I'd recommend getting a cable tester.

As an example, the Behringer CT-100 tester will check minijack, jack, 5-pin-DIN, RCA and XLR, and any converter leads between the various types, including an intermittent connection test. Saves you getting the DMM out when you're in the middle of something, and easier too.


I use a function generator for my test signals. I can generate arbitrary signals with it (like sin with a amplitude marker) to test signal polarity, phase or audio delay path, as well as the usual sin, triangle and square wavs.

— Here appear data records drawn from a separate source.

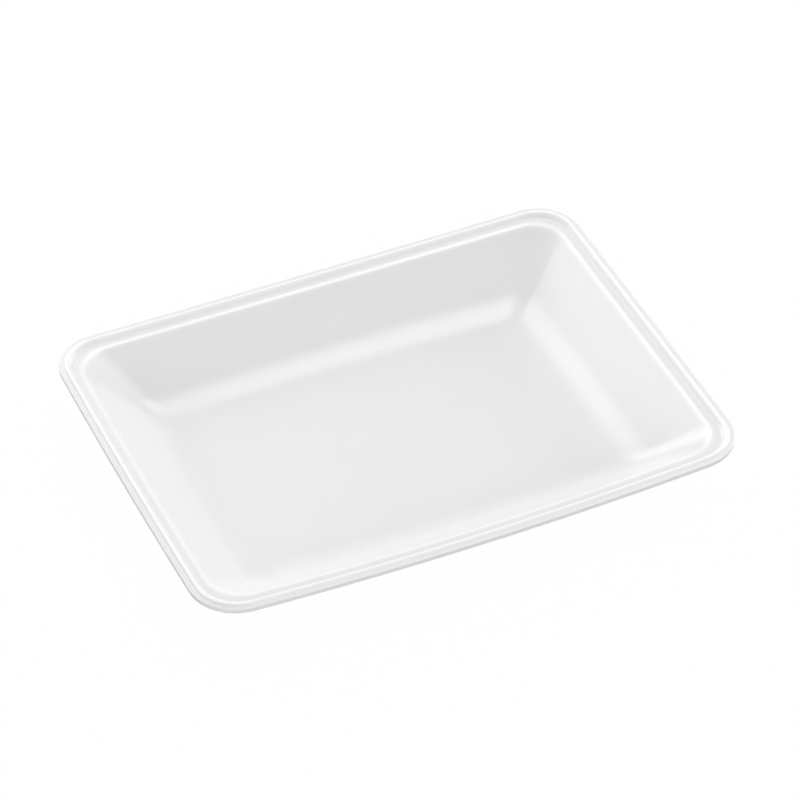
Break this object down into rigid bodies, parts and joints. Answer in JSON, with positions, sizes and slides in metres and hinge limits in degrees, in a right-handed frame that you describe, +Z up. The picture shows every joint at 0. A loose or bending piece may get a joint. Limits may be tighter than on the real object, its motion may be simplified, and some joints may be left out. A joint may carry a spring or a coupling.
{
  "type": "food tray",
  "caption": "Shallow rectangular foam food tray with rounded corners, sloping walls, a soft floor fillet and a flanged rim with a raised bead and an inner ledge.",
  "frame": {"origin": "centre of the flat base, at the height the tray stands on", "axes": "+Z up out of the tray, +X along the long side, +Y along the short side away from the front"},
  "size_m": [0.229, 0.1768, 0.0253],
  "materials": {
    "foam": "smooth skinned foam with a soft sheen"
  },
  "bodies": {
    "root": {"tray": "foam"}
  },
  "joints": []
}
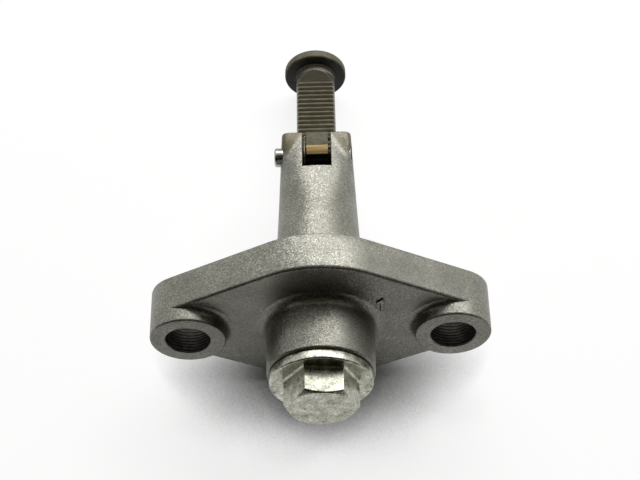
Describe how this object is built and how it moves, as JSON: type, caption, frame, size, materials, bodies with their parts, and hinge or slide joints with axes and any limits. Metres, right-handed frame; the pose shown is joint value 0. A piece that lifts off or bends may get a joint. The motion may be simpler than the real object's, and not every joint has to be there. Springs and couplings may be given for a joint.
{
  "type": "timing chain tensioner",
  "caption": "Spring-loaded ratchet plunger in a die-cast two-ear flange housing, with a slotted nose, a pawl on a cross pin and a hexagon cap bolt, to keep a timing chain taut.",
  "frame": {"origin": "on the plunger's axis, in the plane of the mounting face that meets the engine", "axes": "+Y along the plunger out of the nose into the engine, +X along the line of the two ears, +Z toward the side with the rack, the slot and the pawl"},
  "size_m": [0.0532, 0.0696, 0.0318],
  "materials": {
    "cast_aluminium": "shot-blasted die-casting, matt grey with a fine sparkle",
    "phosphated_steel": "dark olive-brown phosphated steel, satin",
    "bronze": "olive bronze with a ground slope",
    "ground_steel": "ground steel, polished",
    "spring_steel": "bright drawn spring wire",
    "zinc_plate": "pale yellow-green zinc plate, satin",
    "black_rubber": "matt black seal"
  },
  "bodies": {
    "housing": {"housing": "cast_aluminium", "pawl_pin": "ground_steel", "pawl_spring": "spring_steel", "plunger_spring": "spring_steel", "cap_bolt": "zinc_plate", "cap_seal": "black_rubber"},
    "plunger": {"plunger": "phosphated_steel"},
    "pawl": {"pawl": "bronze"}
  },
  "joints": [
    {"name": "plunger_slide", "type": "slide", "parent": "housing", "child": "plunger", "axis": [0, 1, 0], "range_m": [-0.012, 0], "stiffness_N_per_m": 300, "springref_m": 0.02, "deforming": ["plunger_spring"]},
    {"name": "pawl_pivot", "type": "hinge", "parent": "housing", "child": "pawl", "pos_m": [0, 0.0251, 0.00365], "axis": [1, 0, 0], "range_deg": [0, 12], "stiffness_Nm_per_rad": 0.0002, "springref_deg": -28.65, "deforming": ["pawl_spring"]}
  ]
}
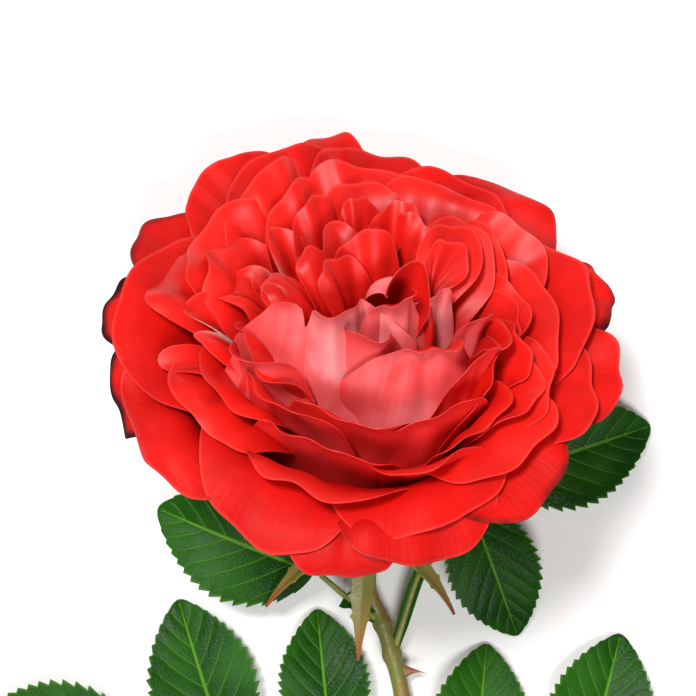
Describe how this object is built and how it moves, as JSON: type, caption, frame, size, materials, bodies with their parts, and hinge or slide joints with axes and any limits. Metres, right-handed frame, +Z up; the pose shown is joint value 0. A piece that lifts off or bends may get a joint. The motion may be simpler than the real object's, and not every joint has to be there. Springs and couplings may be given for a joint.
{
  "type": "cut rose",
  "caption": "Cut garden rose lying on a table: a very full red cupped bloom on a thorny stem with toothed green leaves.",
  "frame": {"origin": "on the table under the middle of the whole rose's box", "axes": "+Y from the cut end of the stem towards the bloom, +X to the right seen from above with the bloom at the top, +Z up from the table"},
  "size_m": [0.2134, 0.2584, 0.0865],
  "materials": {
    "petal": "velvety scarlet petal, paler and pinker on its back",
    "leaf": "glossy dark green leaf with pale veins",
    "stem": "smooth olive bark with red-brown shading and prickles",
    "calyx": "satin olive green, tinged red-brown",
    "stamen": "dusty yellow-brown anthers"
  },
  "bodies": {
    "root": {"hip": "calyx", "left_leaf_leaflet_1": "leaf", "left_leaf_leaflet_2": "leaf", "left_leaf_leaflet_3": "leaf", "left_leaf_leaflet_4": "leaf", "left_leaf_leaflet_5": "leaf", "left_leaf_stalk": "stem", "left_upper_leaf_leaflet_1": "leaf", "left_upper_leaf_stalk": "stem", "petal_1_1": "petal", "petal_1_2": "petal", "petal_1_3": "petal", "petal_1_4": "petal", "petal_1_5": "petal", "petal_2_1": "petal", "petal_2_2": "petal", "petal_2_3": "petal", "petal_2_4": "petal", "petal_2_5": "petal", "petal_3_1": "petal", "petal_3_2": "petal", "petal_3_3": "petal", "petal_3_4": "petal", "petal_3_5": "petal", "petal_3_6": "petal", "petal_4_1": "petal", "petal_4_2": "petal", "petal_4_3": "petal", "petal_4_4": "petal", "petal_4_5": "petal", "petal_4_6": "petal", "petal_5_1": "petal", "petal_5_2": "petal", "petal_5_3": "petal", "petal_5_4": "petal", "petal_5_5": "petal", "petal_6_1": "petal", "petal_6_2": "petal", "petal_6_3": "petal", "petal_6_4": "petal", "petal_7_1": "petal", "petal_7_2": "petal", "petal_7_3": "petal", "right_leaf_leaflet_1": "leaf", "right_leaf_leaflet_2": "leaf", "right_leaf_leaflet_3": "leaf", "right_leaf_leaflet_4": "leaf", "right_leaf_leaflet_5": "leaf", "right_leaf_stalk": "stem", "right_upper_leaf_leaflet_1": "leaf", "right_upper_leaf_leaflet_2": "leaf", "right_upper_leaf_leaflet_3": "leaf", "right_upper_leaf_stalk": "stem", "sepal_1": "calyx", "sepal_2": "calyx", "sepal_3": "calyx", "sepal_4": "calyx", "sepal_5": "calyx", "stamens": "stamen", "stem": "stem"}
  },
  "joints": []
}
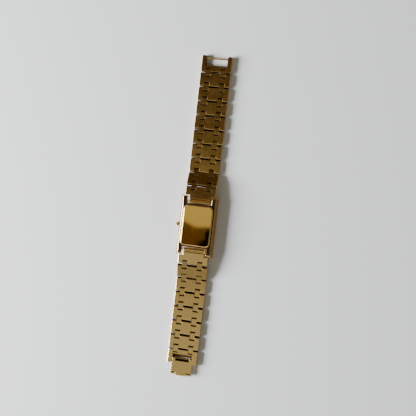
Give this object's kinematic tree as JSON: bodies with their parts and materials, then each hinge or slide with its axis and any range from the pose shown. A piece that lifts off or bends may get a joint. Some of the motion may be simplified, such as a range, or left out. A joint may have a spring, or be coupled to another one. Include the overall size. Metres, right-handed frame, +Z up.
{
  "type": "rectangular wristwatch",
  "caption": "Rectangular dress watch, face down, with an open gold link bracelet of hinged wide links and small connectors and a hinged hook clasp.",
  "frame": {"origin": "centre of the crystal's outer face, on which the watch lies", "axes": "+Y towards the 12 o'clock end of the bracelet, +Z up to the case back, crown on -X"},
  "size_m": [0.0208, 0.1678, 0.0058],
  "materials": {
    "satin_gold": "satin gold plate",
    "polished_gold": "polished gold plate",
    "steel": "turned steel",
    "mineral_glass": "polished",
    "seal": "smooth",
    "dial_face": "satin lacquer",
    "hand_metal": "dark polished",
    "wheel_brass": "fine turned",
    "nickel_plate": "nickel plated, grained",
    "spacer_plastic": "moulded",
    "cell_steel": "drawn",
    "soft_iron": "stamped",
    "magnet": "sintered",
    "copper_wire": "enamelled wire",
    "board": "lacquered board"
  },
  "bodies": {
    "case": {"case_body": "polished_gold", "crystal": "mineral_glass", "crystal_gasket": "seal", "case_back": "polished_gold", "case_back_gasket": "seal", "spring_bars": "steel", "dial": "dial_face", "main_plate": "nickel_plate", "movement_ring": "spacer_plastic", "train_bridge": "nickel_plate", "battery": "cell_steel", "stator": "soft_iron", "coil": "copper_wire", "circuit_board": "board"},
    "minute": {"cannon_pinion": "steel", "minute_hand": "hand_metal"},
    "hour": {"hour_wheel": "wheel_brass", "hour_hand": "hand_metal"},
    "minute_wheel": {"minute_wheel": "wheel_brass"},
    "rotor": {"rotor": "magnet"},
    "sliding_pinion": {"sliding_pinion": "steel"},
    "stem": {"stem": "steel", "crown": "polished_gold"},
    "end_link_12": {"end_link_12": "satin_gold"},
    "connectors_12_1": {"connectors_12_1": "satin_gold"},
    "link_12_1": {"link_12_1": "satin_gold"},
    "connectors_12_2": {"connectors_12_2": "satin_gold"},
    "link_12_2": {"link_12_2": "satin_gold"},
    "connectors_12_3": {"connectors_12_3": "satin_gold"},
    "link_12_3": {"link_12_3": "satin_gold"},
    "connectors_12_4": {"connectors_12_4": "satin_gold"},
    "link_12_4": {"link_12_4": "satin_gold"},
    "connectors_12_5": {"connectors_12_5": "satin_gold"},
    "link_12_5": {"link_12_5": "satin_gold"},
    "connectors_12_6": {"connectors_12_6": "satin_gold"},
    "link_12_6": {"link_12_6": "satin_gold"},
    "connectors_12_7": {"connectors_12_7": "satin_gold"},
    "link_12_7": {"link_12_7": "satin_gold"},
    "connectors_12_8": {"connectors_12_8": "satin_gold"},
    "link_12_8": {"link_12_8": "satin_gold"},
    "connectors_12_9": {"connectors_12_9": "satin_gold"},
    "catch_frame": {"catch_frame": "satin_gold", "catch_bar": "polished_gold"},
    "end_link_6": {"end_link_6": "satin_gold"},
    "connectors_6_1": {"connectors_6_1": "satin_gold"},
    "link_6_1": {"link_6_1": "satin_gold"},
    "connectors_6_2": {"connectors_6_2": "satin_gold"},
    "link_6_2": {"link_6_2": "satin_gold"},
    "connectors_6_3": {"connectors_6_3": "satin_gold"},
    "link_6_3": {"link_6_3": "satin_gold"},
    "connectors_6_4": {"connectors_6_4": "satin_gold"},
    "link_6_4": {"link_6_4": "satin_gold"},
    "connectors_6_5": {"connectors_6_5": "satin_gold"},
    "link_6_5": {"link_6_5": "satin_gold"},
    "connectors_6_6": {"connectors_6_6": "satin_gold"},
    "link_6_6": {"link_6_6": "satin_gold"},
    "connectors_6_7": {"connectors_6_7": "satin_gold"},
    "hook_frame": {"hook_frame": "satin_gold", "hook_pin": "polished_gold"},
    "hook_plate": {"hook_plate": "satin_gold"}
  },
  "joints": [
    {"name": "minute_turn", "type": "hinge", "parent": "case", "child": "minute", "pos_m": [0, 0, 0.0023], "axis": [0, 0, 1], "continuous": true},
    {"name": "hour_turn", "type": "hinge", "parent": "case", "child": "hour", "pos_m": [0, 0, 0.0023], "axis": [0, 0, 1], "continuous": true},
    {"name": "minute_wheel_turn", "type": "hinge", "parent": "case", "child": "minute_wheel", "pos_m": [-0.00141, 0.00141, 0.0028], "axis": [0, 0, 1], "continuous": true},
    {"name": "rotor_turn", "type": "hinge", "parent": "case", "child": "rotor", "pos_m": [0.0024, 0.0044, 0.00349], "axis": [0, 0, 1], "continuous": true},
    {"name": "crown_turn", "type": "hinge", "parent": "case", "child": "sliding_pinion", "pos_m": [-0.0045, 0, 0.0033], "axis": [-1, 0, 0], "continuous": true},
    {"name": "crown_pull", "type": "slide", "parent": "sliding_pinion", "child": "stem", "axis": [-1, 0, 0], "range_m": [0, 0.001]},
    {"name": "end_link_12_hinge", "type": "hinge", "parent": "case", "child": "end_link_12", "pos_m": [0, 0.0124, 0.00415], "axis": [1, 0, 0], "range_deg": [-0.98, 43.52]},
    {"name": "connectors_12_1_hinge", "type": "hinge", "parent": "end_link_12", "child": "connectors_12_1", "pos_m": [0, 0.01924, 0.00373], "axis": [1, 0, 0], "range_deg": [-0.49, 22.01]},
    {"name": "link_12_1_hinge", "type": "hinge", "parent": "connectors_12_1", "child": "link_12_1", "pos_m": [0, 0.02149, 0.00327], "axis": [1, 0, 0], "range_deg": [-0.49, 22.01]},
    {"name": "connectors_12_2_hinge", "type": "hinge", "parent": "link_12_1", "child": "connectors_12_2", "pos_m": [0, 0.02636, 0.00154], "axis": [1, 0, 0], "range_deg": [-18.27, 4.23]},
    {"name": "link_12_2_hinge", "type": "hinge", "parent": "connectors_12_2", "child": "link_12_2", "pos_m": [0, 0.02863, 0.00115], "axis": [1, 0, 0], "range_deg": [-18.27, 4.23]},
    {"name": "connectors_12_3_hinge", "type": "hinge", "parent": "link_12_2", "child": "connectors_12_3", "pos_m": [0, 0.0338, 0.00115], "axis": [1, 0, 0], "range_deg": [-8.5, 14]},
    {"name": "link_12_3_hinge", "type": "hinge", "parent": "connectors_12_3", "child": "link_12_3", "pos_m": [0, 0.0361, 0.00115], "axis": [1, 0, 0], "range_deg": [-8.5, 14]},
    {"name": "connectors_12_4_hinge", "type": "hinge", "parent": "link_12_3", "child": "connectors_12_4", "pos_m": [0, 0.04127, 0.00115], "axis": [1, 0, 0], "range_deg": [-8.5, 14]},
    {"name": "link_12_4_hinge", "type": "hinge", "parent": "connectors_12_4", "child": "link_12_4", "pos_m": [0, 0.04357, 0.00115], "axis": [1, 0, 0], "range_deg": [-8.5, 14]},
    {"name": "connectors_12_5_hinge", "type": "hinge", "parent": "link_12_4", "child": "connectors_12_5", "pos_m": [0, 0.04874, 0.00115], "axis": [1, 0, 0], "range_deg": [-8.5, 14]},
    {"name": "link_12_5_hinge", "type": "hinge", "parent": "connectors_12_5", "child": "link_12_5", "pos_m": [0, 0.05104, 0.00115], "axis": [1, 0, 0], "range_deg": [-8.5, 14]},
    {"name": "connectors_12_6_hinge", "type": "hinge", "parent": "link_12_5", "child": "connectors_12_6", "pos_m": [0, 0.05621, 0.00115], "axis": [1, 0, 0], "range_deg": [-8.5, 14]},
    {"name": "link_12_6_hinge", "type": "hinge", "parent": "connectors_12_6", "child": "link_12_6", "pos_m": [0, 0.05851, 0.00115], "axis": [1, 0, 0], "range_deg": [-8.5, 14]},
    {"name": "connectors_12_7_hinge", "type": "hinge", "parent": "link_12_6", "child": "connectors_12_7", "pos_m": [0, 0.06368, 0.00115], "axis": [1, 0, 0], "range_deg": [-8.5, 14]},
    {"name": "link_12_7_hinge", "type": "hinge", "parent": "connectors_12_7", "child": "link_12_7", "pos_m": [0, 0.06598, 0.00115], "axis": [1, 0, 0], "range_deg": [-8.5, 14]},
    {"name": "connectors_12_8_hinge", "type": "hinge", "parent": "link_12_7", "child": "connectors_12_8", "pos_m": [0, 0.07115, 0.00115], "axis": [1, 0, 0], "range_deg": [-8.5, 14]},
    {"name": "link_12_8_hinge", "type": "hinge", "parent": "connectors_12_8", "child": "link_12_8", "pos_m": [0, 0.07345, 0.00115], "axis": [1, 0, 0], "range_deg": [-8.5, 14]},
    {"name": "connectors_12_9_hinge", "type": "hinge", "parent": "link_12_8", "child": "connectors_12_9", "pos_m": [0, 0.07862, 0.00115], "axis": [1, 0, 0], "range_deg": [-8.5, 14]},
    {"name": "catch_frame_hinge", "type": "hinge", "parent": "connectors_12_9", "child": "catch_frame", "pos_m": [0, 0.08092, 0.00115], "axis": [1, 0, 0], "range_deg": [-8.5, 14]},
    {"name": "end_link_6_hinge", "type": "hinge", "parent": "case", "child": "end_link_6", "pos_m": [0, -0.0124, 0.00415], "axis": [1, 0, 0], "range_deg": [-43.52, 0.98]},
    {"name": "connectors_6_1_hinge", "type": "hinge", "parent": "end_link_6", "child": "connectors_6_1", "pos_m": [0, -0.01924, 0.00373], "axis": [1, 0, 0], "range_deg": [-22.01, 0.49]},
    {"name": "link_6_1_hinge", "type": "hinge", "parent": "connectors_6_1", "child": "link_6_1", "pos_m": [0, -0.02149, 0.00327], "axis": [1, 0, 0], "range_deg": [-22.01, 0.49]},
    {"name": "connectors_6_2_hinge", "type": "hinge", "parent": "link_6_1", "child": "connectors_6_2", "pos_m": [0, -0.02636, 0.00154], "axis": [1, 0, 0], "range_deg": [-4.23, 18.27]},
    {"name": "link_6_2_hinge", "type": "hinge", "parent": "connectors_6_2", "child": "link_6_2", "pos_m": [0, -0.02863, 0.00115], "axis": [1, 0, 0], "range_deg": [-4.23, 18.27]},
    {"name": "connectors_6_3_hinge", "type": "hinge", "parent": "link_6_2", "child": "connectors_6_3", "pos_m": [0, -0.0338, 0.00115], "axis": [1, 0, 0], "range_deg": [-14, 8.5]},
    {"name": "link_6_3_hinge", "type": "hinge", "parent": "connectors_6_3", "child": "link_6_3", "pos_m": [0, -0.0361, 0.00115], "axis": [1, 0, 0], "range_deg": [-14, 8.5]},
    {"name": "connectors_6_4_hinge", "type": "hinge", "parent": "link_6_3", "child": "connectors_6_4", "pos_m": [0, -0.04127, 0.00115], "axis": [1, 0, 0], "range_deg": [-14, 8.5]},
    {"name": "link_6_4_hinge", "type": "hinge", "parent": "connectors_6_4", "child": "link_6_4", "pos_m": [0, -0.04357, 0.00115], "axis": [1, 0, 0], "range_deg": [-14, 8.5]},
    {"name": "connectors_6_5_hinge", "type": "hinge", "parent": "link_6_4", "child": "connectors_6_5", "pos_m": [0, -0.04874, 0.00115], "axis": [1, 0, 0], "range_deg": [-14, 8.5]},
    {"name": "link_6_5_hinge", "type": "hinge", "parent": "connectors_6_5", "child": "link_6_5", "pos_m": [0, -0.05104, 0.00115], "axis": [1, 0, 0], "range_deg": [-14, 8.5]},
    {"name": "connectors_6_6_hinge", "type": "hinge", "parent": "link_6_5", "child": "connectors_6_6", "pos_m": [0, -0.05621, 0.00115], "axis": [1, 0, 0], "range_deg": [-14, 8.5]},
    {"name": "link_6_6_hinge", "type": "hinge", "parent": "connectors_6_6", "child": "link_6_6", "pos_m": [0, -0.05851, 0.00115], "axis": [1, 0, 0], "range_deg": [-14, 8.5]},
    {"name": "connectors_6_7_hinge", "type": "hinge", "parent": "link_6_6", "child": "connectors_6_7", "pos_m": [0, -0.06368, 0.00115], "axis": [1, 0, 0], "range_deg": [-14, 8.5]},
    {"name": "hook_frame_hinge", "type": "hinge", "parent": "connectors_6_7", "child": "hook_frame", "pos_m": [0, -0.06598, 0.00115], "axis": [1, 0, 0], "range_deg": [-14, 8.5]},
    {"name": "hook_plate_hinge", "type": "hinge", "parent": "hook_frame", "child": "hook_plate", "pos_m": [0, -0.06986, 0.0013], "axis": [1, 0, 0], "range_deg": [-100, 20]}
  ],
  "couplings": [
    {"joint": "hour_turn", "follows": "minute_turn", "ratio": 0.083333},
    {"joint": "minute_wheel_turn", "follows": "minute_turn", "ratio": -0.33333}
  ]
}
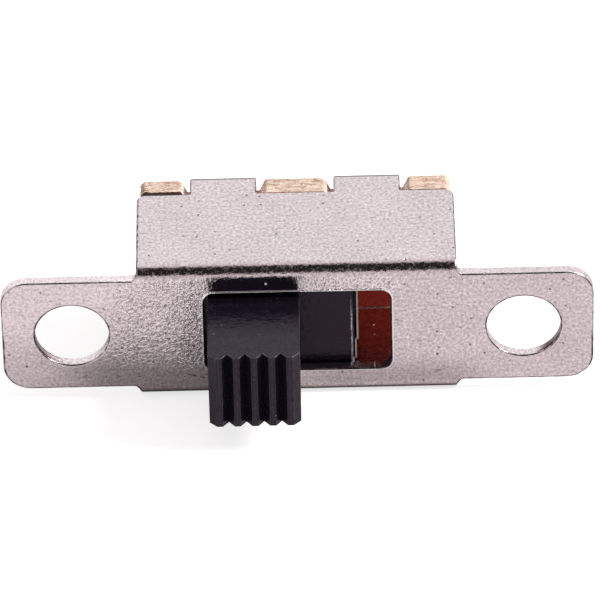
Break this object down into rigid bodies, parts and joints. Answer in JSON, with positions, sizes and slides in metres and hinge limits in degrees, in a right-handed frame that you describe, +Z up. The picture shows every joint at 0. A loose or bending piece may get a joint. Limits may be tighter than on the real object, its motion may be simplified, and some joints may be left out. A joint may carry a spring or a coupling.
{
  "type": "slide switch",
  "caption": "Miniature slide switch: black ribbed knob sliding in the window of an eared, folded steel frame, with flat solder pins on a laminate board behind.",
  "frame": {"origin": "midway between the two mounting holes, on the front face of the plate", "axes": "+X along the slide, towards the second switch position; +Y from the plate towards the solder pins; +Z up, out of the upper wall"},
  "size_m": [0.0196, 0.0115, 0.0052],
  "materials": {
    "nickel_plated_steel": "satin nickel plate, pebbled and lightly pitted",
    "laminate": "glossy red-brown phenolic paper laminate with a tan fibrous edge",
    "tinned_brass": "dull tin plate",
    "black_plastic": "moulded, satin, with fine scuffs",
    "silvered_bronze": "silver-plated spring strip"
  },
  "bodies": {
    "housing": {"frame": "nickel_plated_steel", "terminal_board": "laminate", "terminal_left": "tinned_brass", "terminal_common": "tinned_brass", "terminal_right": "tinned_brass"},
    "sliding_contact": {"slider": "black_plastic", "contact_clip": "silvered_bronze"}
  },
  "joints": [
    {"name": "knob_slide", "type": "slide", "parent": "housing", "child": "sliding_contact", "axis": [1, 0, 0], "range_m": [0, 0.0029]}
  ]
}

It also can generate audio sin sweeps -great for checking crossover frequencies, response of sealed-front processors, etc -ten oscilloscope graticules for the ten octaves of 20Hz to 20kHz...


>


----------



## Starliner (Jan 9, 2010)

Two things I have found useful (especially working on older gear) are an isolation transformer and a variac. The variac has been useful when testing older equipment with questionable power supply electrolytic capacitors. You can slowly increase the voltage with the variac and this will often prevent a sudden short in an older electrolytic, which can happen when full line voltage is suddenly applied. Of course, if the caps are really old, they should be replaced (due to electrolyte drying out over time), but this will allow some further testing first. The isolation transformer comes in handy if you have to test a piece of gear with one side of the AC line grounded to the chassis. Note that a variac is not an isolation transformer... 

Starliner


----------



## lcaillo (May 2, 2006)

With all of the repair shops going out of business there are lots of old scopes and meters available pretty cheap these days. I personally have three analog scopes if anyone needs one. The problem is the cost of shipping, but I would virtually give away a couple of them.


----------



## hyghwayman (Jan 15, 2008)

lcaillo said:


> I personally have three analog scopes if anyone needs one. The problem is the cost of shipping, but I would virtually give away a couple of them.


^^^^^ +1 ^^^^^


----------



## Starliner (Jan 9, 2010)

I am interested in getting an analog scope myself. I lost a dual-channel HP with a fresh calibration in a fire in late 2011, along with several other pieces of test gear, none of which I have replaced yet. 

What brand / models do you have?

Also, I am moving to FL soon, so it might be possible to meet near Gainesville.

Starliner


----------